### Problem description
Return exactly and only these lines: the first of the listing through the one containing "case's bottom face.".
START Data shown
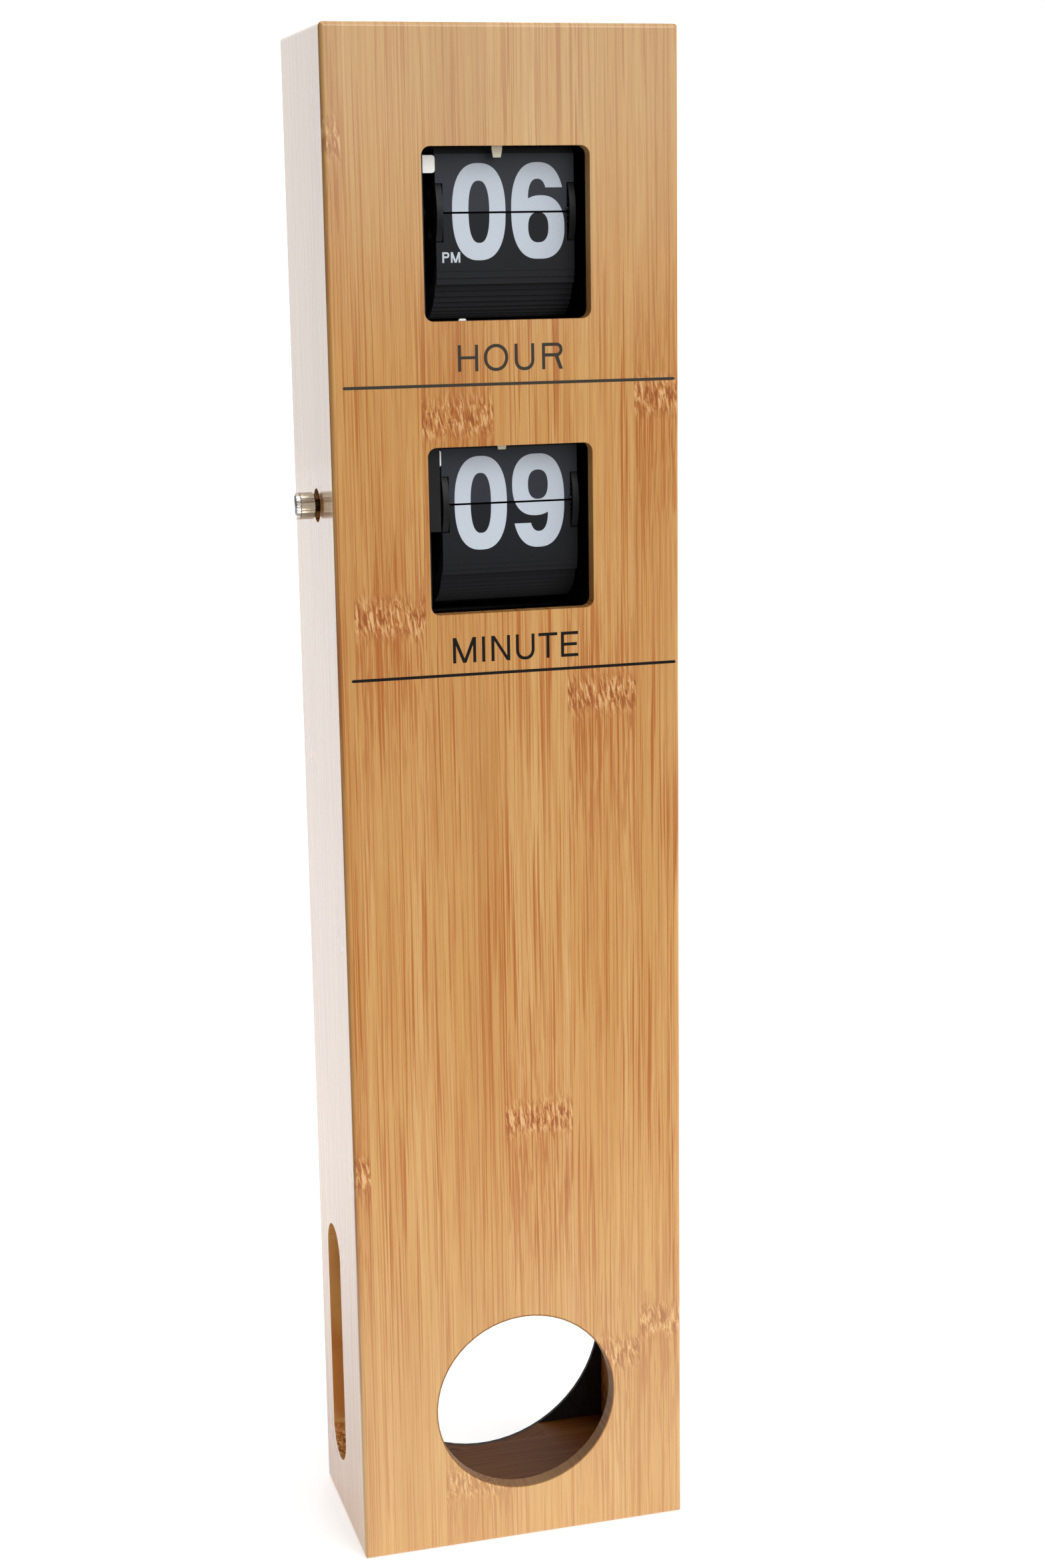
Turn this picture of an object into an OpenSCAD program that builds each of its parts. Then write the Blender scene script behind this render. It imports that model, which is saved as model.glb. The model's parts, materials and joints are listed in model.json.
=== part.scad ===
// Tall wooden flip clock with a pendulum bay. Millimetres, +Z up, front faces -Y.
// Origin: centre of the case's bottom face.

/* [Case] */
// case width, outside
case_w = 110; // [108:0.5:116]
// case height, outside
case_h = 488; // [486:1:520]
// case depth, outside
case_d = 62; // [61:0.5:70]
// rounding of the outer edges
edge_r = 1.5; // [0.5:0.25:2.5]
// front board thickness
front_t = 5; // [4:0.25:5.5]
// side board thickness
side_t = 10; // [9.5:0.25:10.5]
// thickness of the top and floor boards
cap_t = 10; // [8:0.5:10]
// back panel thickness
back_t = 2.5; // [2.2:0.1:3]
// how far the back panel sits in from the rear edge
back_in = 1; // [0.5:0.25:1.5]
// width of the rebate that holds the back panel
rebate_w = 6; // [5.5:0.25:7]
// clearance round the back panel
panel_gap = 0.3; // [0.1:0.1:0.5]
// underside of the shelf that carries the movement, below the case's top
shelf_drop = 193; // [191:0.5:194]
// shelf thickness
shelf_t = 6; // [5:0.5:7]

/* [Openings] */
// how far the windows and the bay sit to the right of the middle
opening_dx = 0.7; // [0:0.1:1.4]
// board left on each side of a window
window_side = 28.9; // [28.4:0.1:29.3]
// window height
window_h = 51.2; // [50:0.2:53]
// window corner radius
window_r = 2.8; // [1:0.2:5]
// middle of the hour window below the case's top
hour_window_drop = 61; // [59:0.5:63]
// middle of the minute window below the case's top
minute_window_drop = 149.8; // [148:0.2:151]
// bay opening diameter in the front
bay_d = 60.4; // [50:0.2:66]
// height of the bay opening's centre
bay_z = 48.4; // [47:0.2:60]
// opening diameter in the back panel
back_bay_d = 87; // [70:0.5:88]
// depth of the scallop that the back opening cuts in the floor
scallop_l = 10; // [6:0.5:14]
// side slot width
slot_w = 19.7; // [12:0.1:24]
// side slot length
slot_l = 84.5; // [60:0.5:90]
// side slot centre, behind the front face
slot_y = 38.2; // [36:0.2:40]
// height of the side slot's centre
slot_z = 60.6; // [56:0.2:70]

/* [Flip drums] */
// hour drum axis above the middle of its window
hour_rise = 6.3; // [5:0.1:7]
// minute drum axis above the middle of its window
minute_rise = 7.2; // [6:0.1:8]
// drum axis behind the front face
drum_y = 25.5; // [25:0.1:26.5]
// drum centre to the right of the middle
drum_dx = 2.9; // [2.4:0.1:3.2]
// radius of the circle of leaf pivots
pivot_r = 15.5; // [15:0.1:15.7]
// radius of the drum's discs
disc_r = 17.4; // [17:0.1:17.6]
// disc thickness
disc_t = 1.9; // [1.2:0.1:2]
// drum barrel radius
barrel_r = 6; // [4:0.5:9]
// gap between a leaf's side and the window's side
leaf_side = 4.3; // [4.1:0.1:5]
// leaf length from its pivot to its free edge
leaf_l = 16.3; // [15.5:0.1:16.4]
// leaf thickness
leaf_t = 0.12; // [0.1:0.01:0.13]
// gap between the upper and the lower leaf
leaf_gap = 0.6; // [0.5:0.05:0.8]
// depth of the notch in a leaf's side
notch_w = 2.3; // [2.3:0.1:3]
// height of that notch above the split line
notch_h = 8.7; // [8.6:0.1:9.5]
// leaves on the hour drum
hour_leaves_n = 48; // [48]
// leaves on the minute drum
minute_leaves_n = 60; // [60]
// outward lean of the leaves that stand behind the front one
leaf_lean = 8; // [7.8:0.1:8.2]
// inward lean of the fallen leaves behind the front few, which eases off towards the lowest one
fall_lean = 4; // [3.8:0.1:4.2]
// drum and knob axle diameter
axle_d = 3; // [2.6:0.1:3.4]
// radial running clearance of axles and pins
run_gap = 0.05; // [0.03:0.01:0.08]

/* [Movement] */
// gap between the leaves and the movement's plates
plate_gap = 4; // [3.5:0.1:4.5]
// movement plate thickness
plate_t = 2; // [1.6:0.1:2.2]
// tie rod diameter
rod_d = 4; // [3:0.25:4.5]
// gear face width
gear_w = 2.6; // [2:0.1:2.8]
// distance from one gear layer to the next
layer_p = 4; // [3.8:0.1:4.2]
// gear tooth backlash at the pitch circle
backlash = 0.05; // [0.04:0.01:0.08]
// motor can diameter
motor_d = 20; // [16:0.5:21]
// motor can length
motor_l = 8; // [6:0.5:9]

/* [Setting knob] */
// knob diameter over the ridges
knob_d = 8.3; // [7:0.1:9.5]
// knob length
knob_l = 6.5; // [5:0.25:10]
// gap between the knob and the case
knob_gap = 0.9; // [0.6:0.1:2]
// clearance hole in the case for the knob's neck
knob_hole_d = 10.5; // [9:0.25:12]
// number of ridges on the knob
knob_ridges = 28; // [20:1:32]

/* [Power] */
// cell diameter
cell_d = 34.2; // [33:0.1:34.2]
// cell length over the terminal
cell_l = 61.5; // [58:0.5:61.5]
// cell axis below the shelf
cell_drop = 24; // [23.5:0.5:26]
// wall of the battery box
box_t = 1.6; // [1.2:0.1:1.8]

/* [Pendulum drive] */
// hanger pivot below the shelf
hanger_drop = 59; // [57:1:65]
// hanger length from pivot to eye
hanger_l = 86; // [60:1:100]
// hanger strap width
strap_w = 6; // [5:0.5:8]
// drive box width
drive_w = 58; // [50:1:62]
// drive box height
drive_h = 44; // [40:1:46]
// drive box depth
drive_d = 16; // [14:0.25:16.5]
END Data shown
### Problem solution
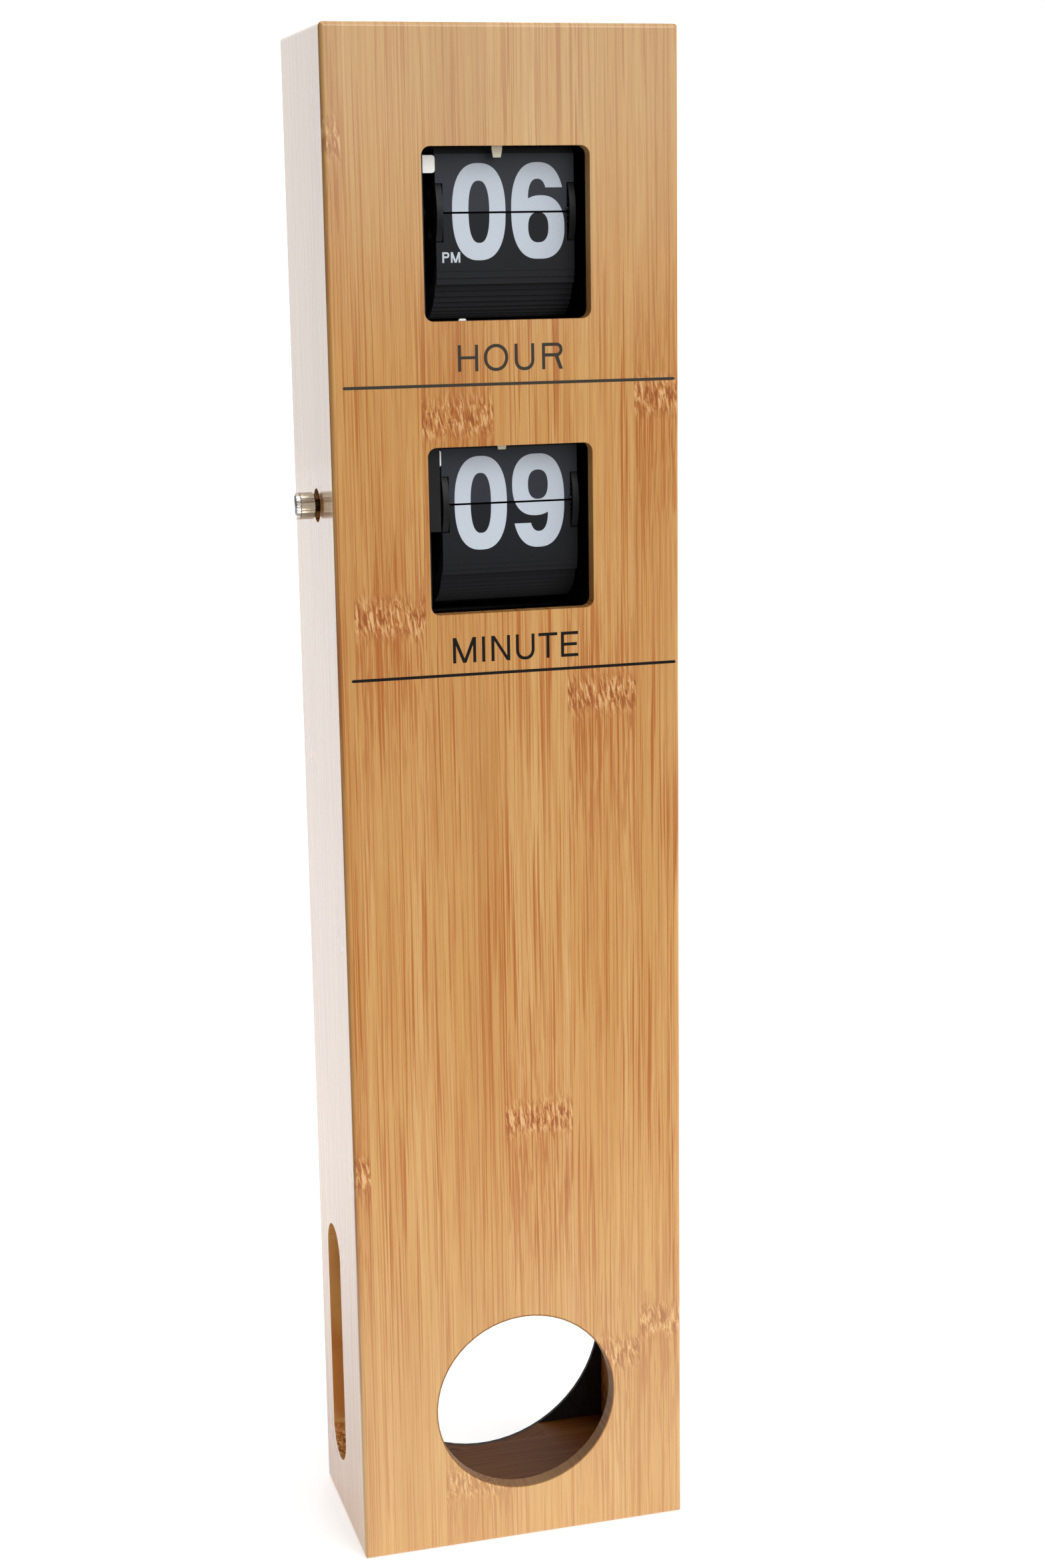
Turn this picture of an object into an OpenSCAD program that builds each of its parts. Then write the Blender scene script behind this render. It imports that model, which is saved as model.glb. The model's parts, materials and joints are listed in model.json.
=== part.scad ===
// Tall wooden flip clock with a pendulum bay. Millimetres, +Z up, front faces -Y.
// Origin: centre of the case's bottom face.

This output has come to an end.